Don’t make the mistake of thinking the media is falling over their feet to tell your story. A brand new product or innovation might be breaking news within your business, but it’s unlikely to be met with the same enthusiasm by journalists, who fend off plenty of press releases on a daily basis. If you want quality publicity, it’s important to clearly identify your ‘brand story’, singling out a few key messages that help you to stand out from the crowd. If you’ve got a clear understanding of who you are and why your value proposition is more newsworthy than your closest competitors, you’ll be well positioned to start grabbing those headlines.
Do I have the time?
PR is a time-consuming undertaking, requiring plentiful hours of input from spokespeople to brainstorm article ideas, write articles, answer questions, etc. And it doesn’t end there. Reputable publications – the kinds you want to be seen in – don’t simply publish press releases word-for-word, preferring to conduct their own research and interviews in order to flesh out a story. Incredible opportunities can be presented with tight deadlines, and you’ll have to be prepared to adapt your schedule in return for valuable exposure.
Do I have an opinion?
If you want to become a sought-after expert in your industry, you’re going to need to start voicing your opinion on the issues that really matter. Don’t be afraid to shake things up and offer insightful and unconventional commentary on breaking news stories, you’ll be clearly standing out from your peers and establishing yourself as a go-to information source for media. If you’re a small business, this is a particularly effective way to position yourself as an industry pioneer.
Can I afford it?
Whilst PR certainly is more cost-effective than other marketing alternatives, it does require a lengthier commitment if it’s to be effective. If you want to see real results, you’re going to need to budget with a long-term view in mind, making allowances for the development of strong media relationships. If you want to speed things up a little, you might want to consider a specialist PR agency, which is more likely to have plenty of established relationships with key journalists in your industry.
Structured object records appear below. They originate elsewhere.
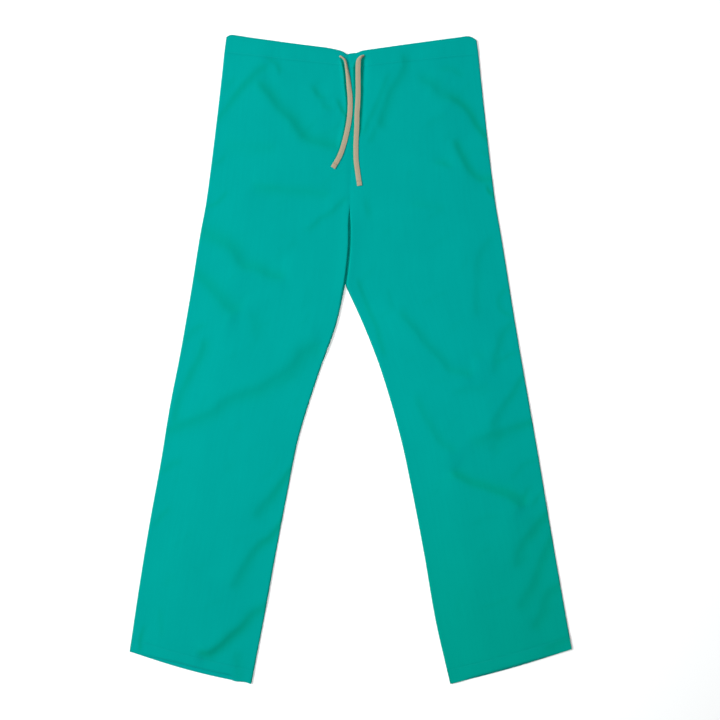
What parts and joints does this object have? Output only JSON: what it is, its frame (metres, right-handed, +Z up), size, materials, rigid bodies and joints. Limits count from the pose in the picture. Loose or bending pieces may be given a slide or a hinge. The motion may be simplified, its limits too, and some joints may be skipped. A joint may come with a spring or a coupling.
{
  "type": "drawstring scrub trousers, laid flat",
  "caption": "Plain scrub trousers laid flat, front up, with a drawstring casing at the waist, straight legs and turned-up hems.",
  "frame": {"origin": "middle of the outline, on the surface that the trousers lie on", "axes": "+Y towards the waist, +X to the right of someone who looks down on the front (the wearer's left), +Z up"},
  "size_m": [0.797, 1.1692, 0.0137],
  "materials": {
    "cloth": "plain-woven poly-cotton, teal green, matt with a slight sheen",
    "tape": "woven tape, tan"
  },
  "bodies": {
    "root": {"front_right": "cloth", "front_left": "cloth", "back_right": "cloth", "back_left": "cloth", "casing_front_right": "cloth", "casing_front_left": "cloth", "casing_back_right": "cloth", "casing_back_left": "cloth", "hem_front_right": "cloth", "hem_front_left": "cloth", "hem_back_right": "cloth", "hem_back_left": "cloth", "drawstring_right": "tape", "drawstring_left": "tape"}
  },
  "joints": []
}
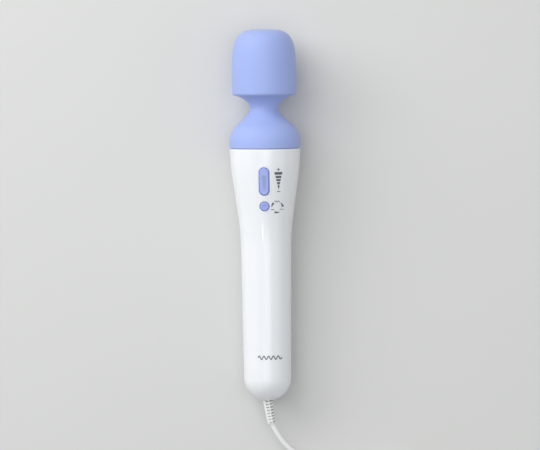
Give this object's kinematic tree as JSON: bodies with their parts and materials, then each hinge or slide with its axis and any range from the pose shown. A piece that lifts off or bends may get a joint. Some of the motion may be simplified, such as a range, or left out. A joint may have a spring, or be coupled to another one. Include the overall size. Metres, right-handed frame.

The exponential rise of broadband and mobile accessibility in African markets has given rise to a continent more connected than ever before, with consumers now easily able to access information and breaking news at the click of a button.
For global companies looking to make headway in emerging markets like South Africa, Kenya and Nigeria, this newfound connectivity presents plentiful opportunities to spread the word and establish authority in some of the world’s fastest growing economies.
However, despite the reduced technological barriers to success, Africa remains a difficult continent to crack for those without adequate knowledge of its diverse customs, nuances and cultural sensibilities.
Whilst the technological landscape might closely resemble those seen in Western markets, the story on the ground is an entirely different one, with local journalists continuing to apply a more traditional approach to news acquisition and publication.
As a result, many global organisations have tried and failed to make their mark in these territories, confounded by the complexities of a continent still coming to terms with its rapid technological evolution.
So how do you sidestep these cultural hurdles and take advantage of the opportunities Africa’s emerging markets provide? Here are 3 tips to help you amplify your impact:
Understand Individual Markets
Whilst Africa’s numerous markets might indeed boast significant similarities, each country has decidedly different customs when it comes to media. If you want to ensure your PR campaigns resonate optimally within each individual territory, you’re going to need to tailor your approach carefully and consider using a local PR agency. Home-grown agencies boast an innate understanding of the local media landscape, and will be able to guide you based on the varied infrastructures, incomes and media consumption habits, which differ considerably from country to country.
In Africa, the cost of doing business can often be higher than expected, particularly given the poor transport infrastructure and low earning potential of journalists in certain countries. In Nigeria for instance, companies would be expected to subsidise transport costs to ensure media attendance at events, and, in certain cases, be encouraged to offer up a fee for coverage. However, in a country like South Africa, this type of practice would be regarded as unethical, so it’s vital that you do your research and budget accordingly based on the specific country in which you’re attempting to do business.
Pick The Right People
Whilst CEOs and renowned international spokespeople might draw big crowds and garner widespread coverage in developed markets, they tend to have less pull in Africa. Given the swift rise of these emerging territories, local entrepreneurship is high on the news agenda, meaning that local, self-made success stories are much more newsworthy. African culture is still very much centred on community, and as such, stories with a home-grown spin tend to gain much more traction than those that appear copied and pasted from global markets.